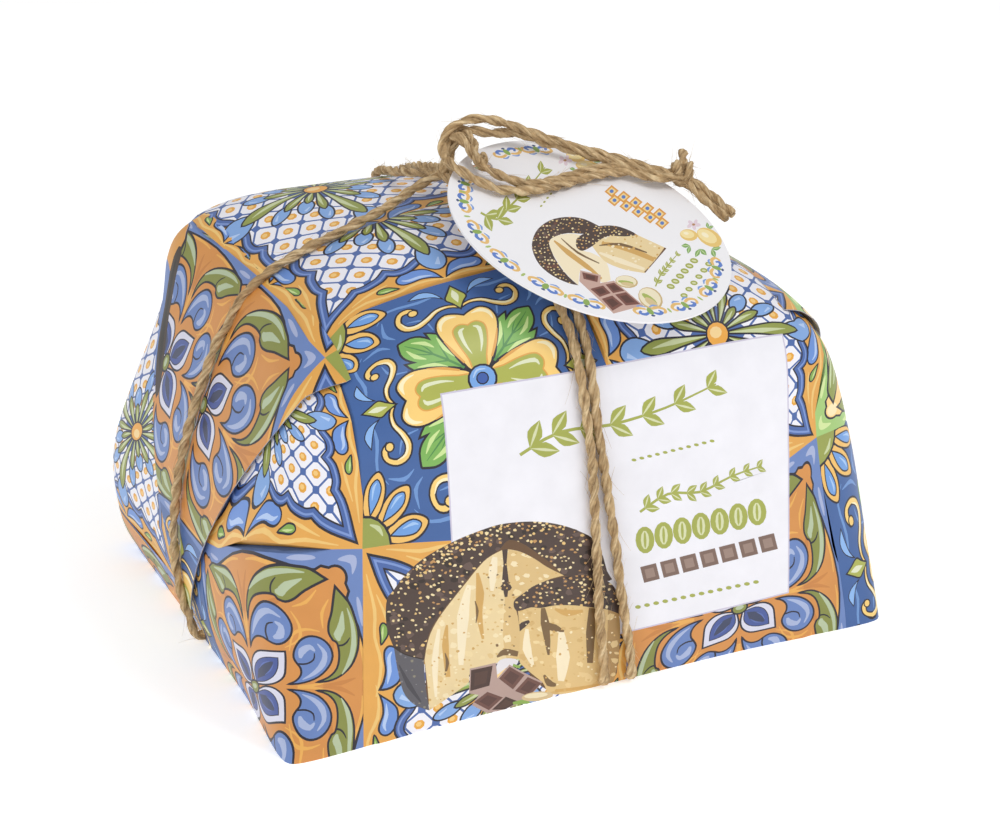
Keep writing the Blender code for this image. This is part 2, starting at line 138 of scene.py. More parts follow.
def run_along(*columns):
    """The length of a line up to each of its points, from the columns of their places."""
    steps = [np.diff(column, axis=0) for column in columns]
    return np.concatenate((np.zeros((1,) + columns[0].shape[1:]), np.cumsum(np.hypot(*steps), axis=0)))


def profile(angle):
    """The line from the base edge up the wall and over the top to the middle: length, reach, height."""
    heights = np.linspace(0, WALL_TOP, WALL_STEPS)
    reach = wall_reach(angle, heights)
    over = top_height(reach * math.cos(angle), reach * math.sin(angle))
    meet = int(np.argmax(heights >= over))
    inward = np.linspace(reach[meet], 0, OVER_STEPS)
    reach = np.concatenate((reach[:meet], inward))
    height = np.concatenate((heights[:meet],
                             top_height(inward * math.cos(angle), inward * math.sin(angle))))
    length = run_along(reach, height)
    even = np.linspace(0, length[-1], EVEN_STEPS)
    reach, height = np.interp(even, length, reach), np.interp(even, length, height)
    facing = max(-math.sin(angle), 0.0) ** 2
    spread = (SHOULDER_ROUNDING + FRONT_EXTRA_ROUNDING * facing) / (even[1] - even[0])
    half = int(3 * spread)
    weight = np.exp(-0.5 * (np.arange(-half, half + 1) / spread) ** 2)
    weight /= weight.sum()
    before = slice(half, 0, -1)
    after = slice(-2, -half - 2, -1)
    reach_long = np.concatenate((2 * reach[0] - reach[before], reach, -reach[after]))
    height_long = np.concatenate((2 * height[0] - height[before], height, height[after]))
    return even, np.convolve(reach_long, weight, "valid"), np.convolve(height_long, weight, "valid")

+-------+

Write out, unaltered, the lines from the opening of the listing through the line that includes "return np.concatenate((np.zeros((1,) +".

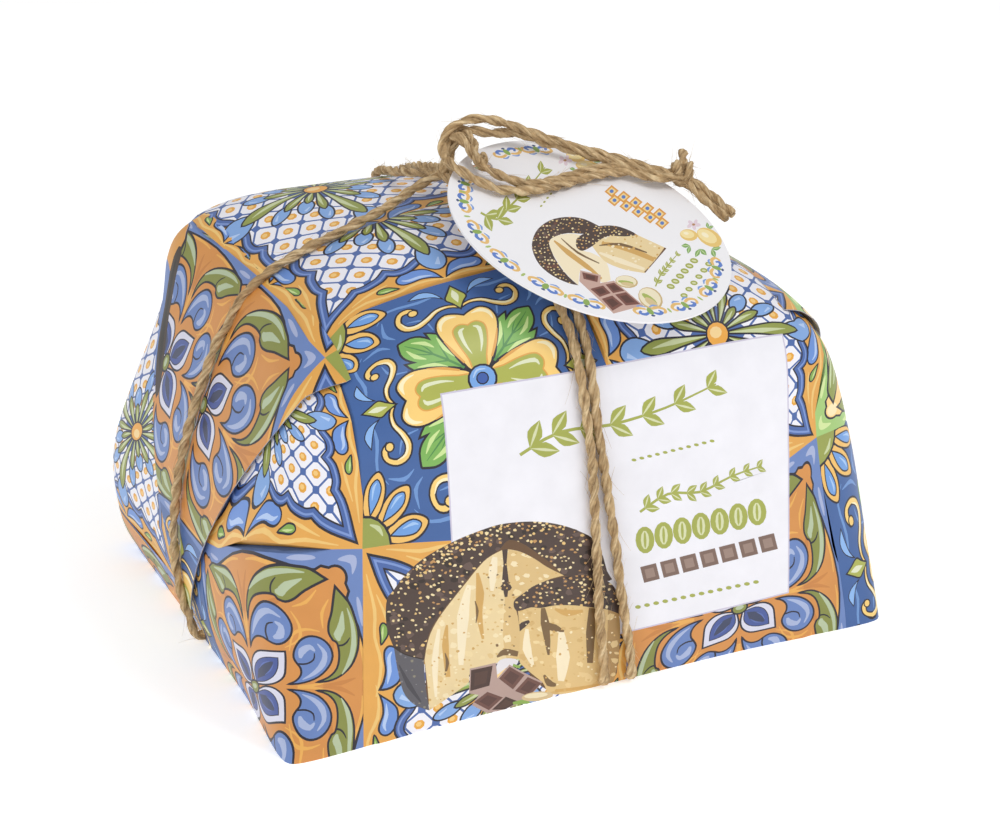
Keep writing the Blender code for this image. This is part 2, starting at line 138 of scene.py. More parts follow.
def run_along(*columns):
    """The length of a line up to each of its points, from the columns of their places."""
    steps = [np.diff(column, axis=0) for column in columns]
    return np.concatenate((np.zeros((1,) + columns[0].shape[1:]), np.cumsum(np.hypot(*steps), axis=0)))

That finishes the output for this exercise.